_Problem statement_
Output all lines exactly, with nothing added or dropped.
========
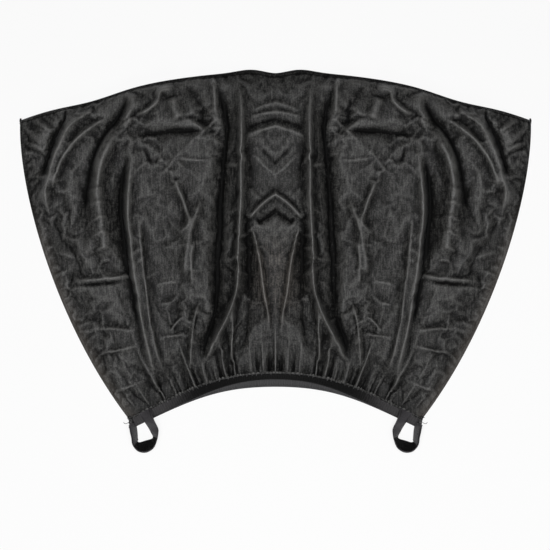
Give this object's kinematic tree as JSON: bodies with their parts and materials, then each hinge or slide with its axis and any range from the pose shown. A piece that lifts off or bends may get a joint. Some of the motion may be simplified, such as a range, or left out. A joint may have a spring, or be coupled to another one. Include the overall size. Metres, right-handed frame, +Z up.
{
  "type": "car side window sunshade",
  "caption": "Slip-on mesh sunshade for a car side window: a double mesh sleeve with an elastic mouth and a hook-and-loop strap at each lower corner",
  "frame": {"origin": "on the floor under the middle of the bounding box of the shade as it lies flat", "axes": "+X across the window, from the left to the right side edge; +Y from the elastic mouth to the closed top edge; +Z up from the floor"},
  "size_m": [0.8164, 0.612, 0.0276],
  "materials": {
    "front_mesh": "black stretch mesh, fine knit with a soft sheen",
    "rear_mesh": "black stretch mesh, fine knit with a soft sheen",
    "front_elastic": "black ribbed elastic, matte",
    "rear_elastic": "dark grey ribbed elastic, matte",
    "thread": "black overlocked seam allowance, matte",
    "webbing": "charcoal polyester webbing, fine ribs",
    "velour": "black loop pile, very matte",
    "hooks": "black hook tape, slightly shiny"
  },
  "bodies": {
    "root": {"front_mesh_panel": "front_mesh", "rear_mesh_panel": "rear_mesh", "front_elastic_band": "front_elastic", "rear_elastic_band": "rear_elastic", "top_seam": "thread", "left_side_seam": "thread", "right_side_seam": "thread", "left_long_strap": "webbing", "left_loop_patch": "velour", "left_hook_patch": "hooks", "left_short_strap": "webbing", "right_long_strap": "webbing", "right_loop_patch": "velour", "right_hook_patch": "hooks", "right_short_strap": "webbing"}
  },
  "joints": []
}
========
_The result_
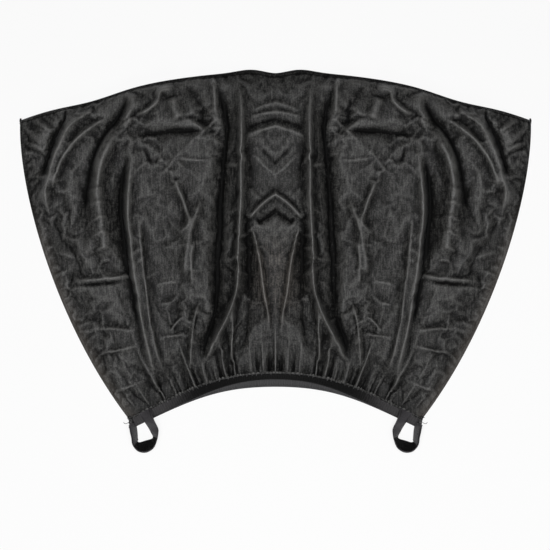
Give this object's kinematic tree as JSON: bodies with their parts and materials, then each hinge or slide with its axis and any range from the pose shown. A piece that lifts off or bends may get a joint. Some of the motion may be simplified, such as a range, or left out. A joint may have a spring, or be coupled to another one. Include the overall size. Metres, right-handed frame, +Z up.
{
  "type": "car side window sunshade",
  "caption": "Slip-on mesh sunshade for a car side window: a double mesh sleeve with an elastic mouth and a hook-and-loop strap at each lower corner",
  "frame": {"origin": "on the floor under the middle of the bounding box of the shade as it lies flat", "axes": "+X across the window, from the left to the right side edge; +Y from the elastic mouth to the closed top edge; +Z up from the floor"},
  "size_m": [0.8164, 0.612, 0.0276],
  "materials": {
    "front_mesh": "black stretch mesh, fine knit with a soft sheen",
    "rear_mesh": "black stretch mesh, fine knit with a soft sheen",
    "front_elastic": "black ribbed elastic, matte",
    "rear_elastic": "dark grey ribbed elastic, matte",
    "thread": "black overlocked seam allowance, matte",
    "webbing": "charcoal polyester webbing, fine ribs",
    "velour": "black loop pile, very matte",
    "hooks": "black hook tape, slightly shiny"
  },
  "bodies": {
    "root": {"front_mesh_panel": "front_mesh", "rear_mesh_panel": "rear_mesh", "front_elastic_band": "front_elastic", "rear_elastic_band": "rear_elastic", "top_seam": "thread", "left_side_seam": "thread", "right_side_seam": "thread", "left_long_strap": "webbing", "left_loop_patch": "velour", "left_hook_patch": "hooks", "left_short_strap": "webbing", "right_long_strap": "webbing", "right_loop_patch": "velour", "right_hook_patch": "hooks", "right_short_strap": "webbing"}
  },
  "joints": []
}